Siccità in Sardegna, lo studio internazionale: “Smettiamo di bruciare combustibili fossili o succederà sempre più spesso”

di Andrea Tramonte

Il sistema di monitoraggio internazionale classifica la siccità in Sardegna con il D3: parliamo di una condizione estrema che sarebbe identificata ‘solo’ come grave se non fosse per gli effetti dei cambiamenti climatici. In estrema sintesi: abbiamo vissuto e ancora viviamo una situazione di emergenza non solo per la scarsità delle precipitazioni ma anche per l’aumento delle temperature. E se non riusciremo a rallentare il riscaldamento globale le cose non faranno altro che peggiorare, tra siccità ‘sistemica’ e desertificazione, distruzione di biodiversità e danni all’agricoltura. Lo dice uno studio internazionale condotto da World weather attribution sull’Isola e sulla Sicilia, due terre fortemente colpite dall’emergenza idrica. L’organizzazione indaga i legami tra eventi meteorologici estremi e crisi climatica originata dall’uomo e nei giorni scorsi ha diffuso una corposa analisi che certifica quello che era già chiaro, a dispetto di negazionismi climatici vari.

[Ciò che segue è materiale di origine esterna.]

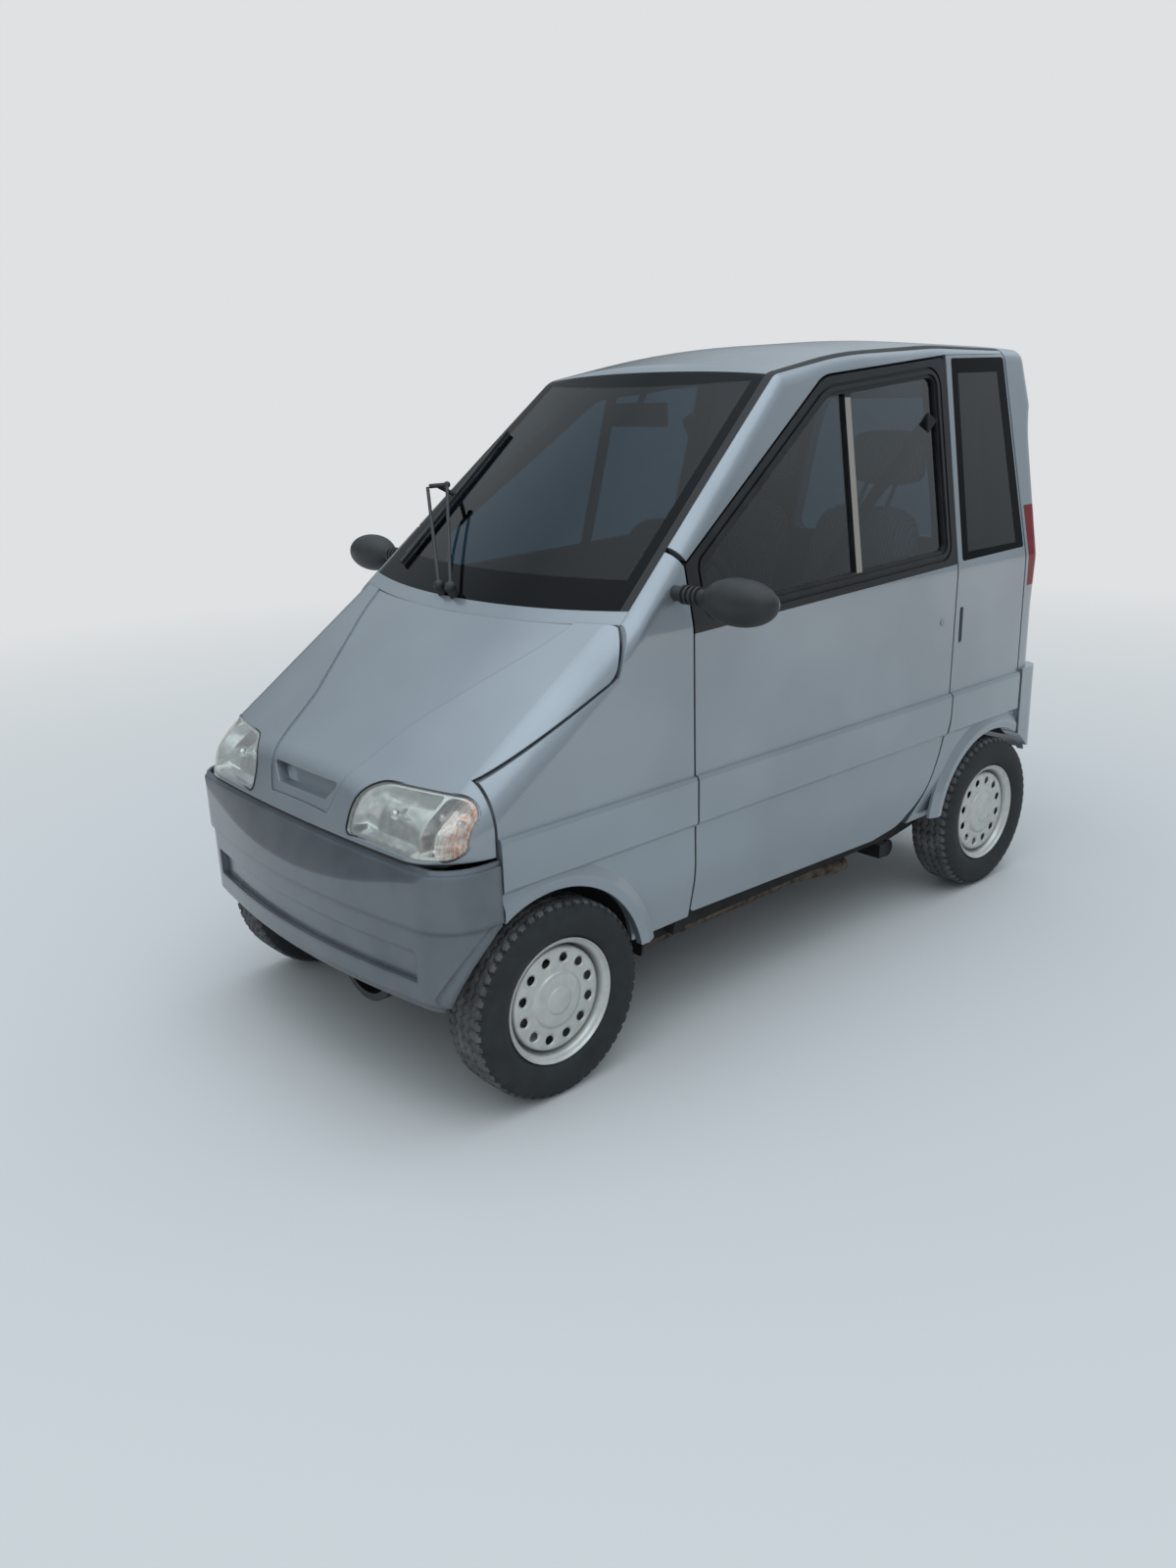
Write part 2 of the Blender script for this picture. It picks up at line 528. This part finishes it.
def wheel(place, side, centre_y):
    """Disc and rim swept round the axle. Within dish_r of a hole's centre the disc sinks in an S-curve, and
    the faces nearer than hole_r are left out, their border points pushed out onto the hole's circle. Faces
    on the seam between two holes' shares of the turn, where the swing from a hole's centre jumps, all
    stay."""
    turn = np.linspace(0, 2 * np.pi, round_steps, endpoint=False)[::side]
    line = along(disc_line, out_steps)
    swing = (turn % hole_step - hole_step / 2)[:, None]
    radius = np.broadcast_to(line[:, 0], (len(turn), len(line)))
    aside, beyond = radius * swing, radius - hole_ring
    away = np.hypot(aside, beyond)
    middle = np.hypot(sum(four_corners(aside)) / 4, sum(four_corners(beyond)) / 4)
    seam = np.abs(np.roll(swing, -1, 0) - swing) > 0.1
    keep = ((middle > hole_r) | seam)[:, :-1]
    padded = np.pad(keep, ((0, 0), (0, 1)))
    border = sum(np.roll(padded, (i, j), (0, 1)) for i in (0, 1) for j in (0, 1)) > 0
    push = np.where(border & (away < hole_r), hole_r / np.maximum(away, 1e-6), 1.0)
    radius = hole_ring + beyond * push
    angle = turn[:, None] + aside * (push - 1) / np.maximum(radius, 0.001)
    near = np.clip((dish_r - away) / (dish_r - hole_r), 0, 1)
    out = line[:, 1] - dish_depth * near ** 2 * (3 - 2 * near)
    points = np.stack([side * (track_half + out), centre_y + radius * np.sin(angle),
                       tyre_r + radius * np.cos(angle)], axis=-1)
    disc = sheet_mesh("wheel_disc_" + place, points, True, False, "wheel", keep)
    disc.modifiers.new("pole", "WELD").merge_threshold = pole_gap
    wall = disc.modifiers.new("wall", "SOLIDIFY")
    wall.thickness, wall.offset = disc_thick, -1.0
    settle(disc)
    angle = turn[::2][:, None]
    points = np.stack([side * (track_half + np.broadcast_to(rim_line[:, 0], (len(angle), len(rim_line)))),
                       centre_y + rim_line[:, 1] * np.sin(angle),
                       tyre_r + rim_line[:, 1] * np.cos(angle)], axis=-1)
    rim = sheet_mesh("wheel_rim_" + place, points, True, True, "wheel")
    for piece in (disc, rim):
        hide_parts("rim_" + place)
        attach(piece, "wheel_" + place)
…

L’emergenza è ancora in corso. Dagli ultimi dati diffusi dall’Autorità di bacino emerge che il livello di acqua nelle dighe si è abbassato ancora, dal 50,2 per cento di luglio al 44,1 per cento fino al 31 agosto: da 915 milioni di metri cubi di acqua a 805. Per inquadrare la situazione lo studio specifica che per definire la siccità non prendiamo in considerazione solo le scarse precipitazioni ma anche l’evapotraspirazione e l’umidità del suolo: più è grave l’indice di evapotraspirazione delle precipitazioni standardizzate – questa la formula – più grave è la siccità. “I cambiamenti nelle precipitazioni sono piccoli e non statisticamente significativi – si legge nello studio -: al contrario, entrambi i valori osservati per l’evapotraspirazione potenziale e la temperatura come osservati quest’anno sarebbero stati quasi impossibili da verificare senza il cambiamento climatico indotto dall’uomo”. Quindi l’allarme: “A meno che il mondo non smetta rapidamente di bruciare combustibili fossili, questi eventi diventeranno ancora più comuni in futuro. In un mondo di 2 gradi più caldo rispetto al periodo preindustriale, cosa che potrebbe accadere già nel 2050 senza grandi e rapide riduzioni delle emissioni di gas serra, siccità come quelle in Sicilia e Sardegna diventeranno più frequenti”. 

Le conseguenze di questa situazione sono state ben visibili in Sardegna negli ultimi mesi. E in alcuni casi drammatiche, per esempio nel campo dell’agricoltura e dell’allevamento, con le difficoltà nell’irrigazione dei campi o nel dissetare gli animali. Ma non solo: “Le siccità prolungate possono portare alla regressione delle foreste, alla perdita di biodiversità e a una maggiore suscettibilità agli incendi boschivi”. E la cosiddetta siccagna dei boschi sardi è diretta conseguenza dell’innalzamento delle temperature e della scarsità delle precipitazioni.

Lo stato delle infrastrutture poi non aiuta e le perdite di acqua – preziosa in condizioni normali e a maggior ragione in situazione di emergenza – continuano a essere significative. “Nel 2022, l’Istat ha rilevato una perdita del 52,8 per cento attraverso il sistema di distribuzione idrica dell’Isola – si legge nello studio -. Inoltre, mentre le fonti d’acqua superficiali soddisfano circa i tre quinti della domanda idrica regionale totale, spesso si riscontrano problemi di qualità dell’acqua, principalmente a causa dell’inquinamento derivante da sistemi fognari inadeguati, impianti di trattamento insufficienti e l’uso eccessivo di nutrienti nell’agricoltura. D’altra parte, le fonti sotterranee, sebbene limitate in quantità, sono cruciali per soddisfare i bisogni locali, ma la loro affidabilità è messa in discussione da un preoccupante fenomeno di salinizzazione delle falde che si è sviluppato negli ultimi anni, complicando ulteriormente la gestione delle risorse idriche dell’Isola”. La conclusione? “Una gestione efficace del rischio di siccità in regioni come la Sardegna e la Sicilia richiede un’attenzione costante alla preparazione e all’adattamento a lungo termine. Investire in infrastrutture resilienti, strategie di conservazione dell’acqua e gestione sostenibile delle risorse è fondamentale per mitigare gli impatti della siccità”.